For the first time, the complete pathological progress of multiple sclerosis has been documented, exposing the inflammatory and neurodegenerative processes at work.
In multiple sclerosis (MS), the insulating layers of nerve fibers are destroyed by chronic inflammation in the nervous system. However, the mechanisms behind the advanced stages of the disease are not fully understood, and existing treatments have a very limited effect on patients with advanced MS.
Whether MS is caused by an as-yet unidentified infectious pathogen or an autoimmune response has not yet been established. Around 2.5 million people are affected by the condition worldwide.
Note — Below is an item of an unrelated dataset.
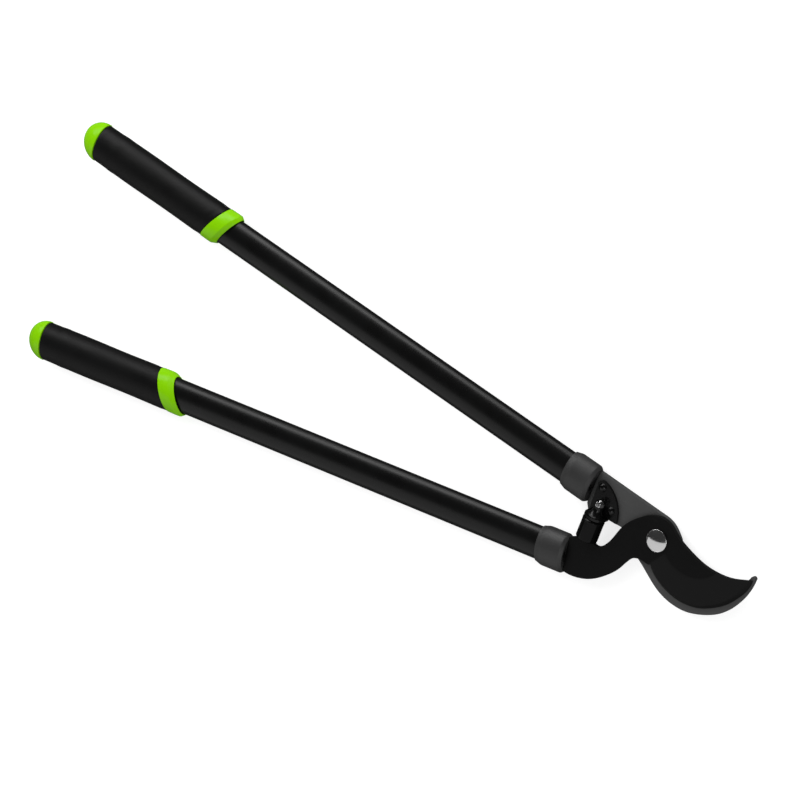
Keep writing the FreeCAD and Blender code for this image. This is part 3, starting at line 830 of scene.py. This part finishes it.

Prior to this new study, researchers had adopted two approaches to categorizing MS. One of these approaches was to think of MS as a disease of the nervous system that causes inflammation responsible for the neurodegenerative damage. The other approach was to think of MS as a disease that progresses from being an inflammatory condition into a neurodegenerative one.
The new study – conducted by researchers from the Medical University of Vienna in Austria and published in The Lancet Neurology – suggests that the inflammatory process drives the disease from onset to the later stages, with the neurodegenerative process occurring in the progressive phase of MS.
In this later phase of the condition, the researchers elaborate, “amplification mechanisms” are triggered. These mechanisms provoke a destructive cycle that causes increasing damage.
For example, the damage to the brain activates microglial cells, which along with the formation of lipid-destroying oxygen radicals, drive the disease forward. Consequent damage to the mitochondria – the “power plants” of brain cells – then causes further damage.
Study leader Hans Lassmann, head of the Department of Neuroimmunology at the Medical University of Vienna, explains the findings:
“The inflammatory process, which can be treated effectively in the early stages, becomes less pronounced with age. However, the neurodegenerative damage increases. This also explains why drugs that initially work well later lose their effectiveness.”
Lassmann believes that the documentation of these mechanisms will lead to new MS treatments.
“First,” he begins, “drugs could be developed that have an anti-inflammatory effect in the brain too, not just suppressing the defense response in the blood and lymphatic organs. Secondly, neuroprotective treatments could be developed that preventively block the amplification mechanisms and damage to the mitochondria, thereby preventing consequential damage.”
Studies involving potential new drugs based on the data gathered from this study are already underway. However, the results will not be public for at least another 5 years.
“I firmly believe that in the foreseeable future, so within the next 5 to 10 years, we will be successful in fighting the amplification mechanisms and slowing down the progressive phase further,” Lassmann asserts.
As well as suggesting new treatments for MS, the findings provide further understanding of the brain’s natural aging process and also have implications for other neurodegenerative conditions, such as Alzheimer’s disease and Parkinson’s disease.
Recently, Medical News Today looked at a study published in the Journal of Neurology, Neurosurgery & Psychiatry that investigated the potential of a common gut bacteria to reduce risk of MS in women. And in 2014, another study in that journal found a link between salt consumption and heightened MS symptoms.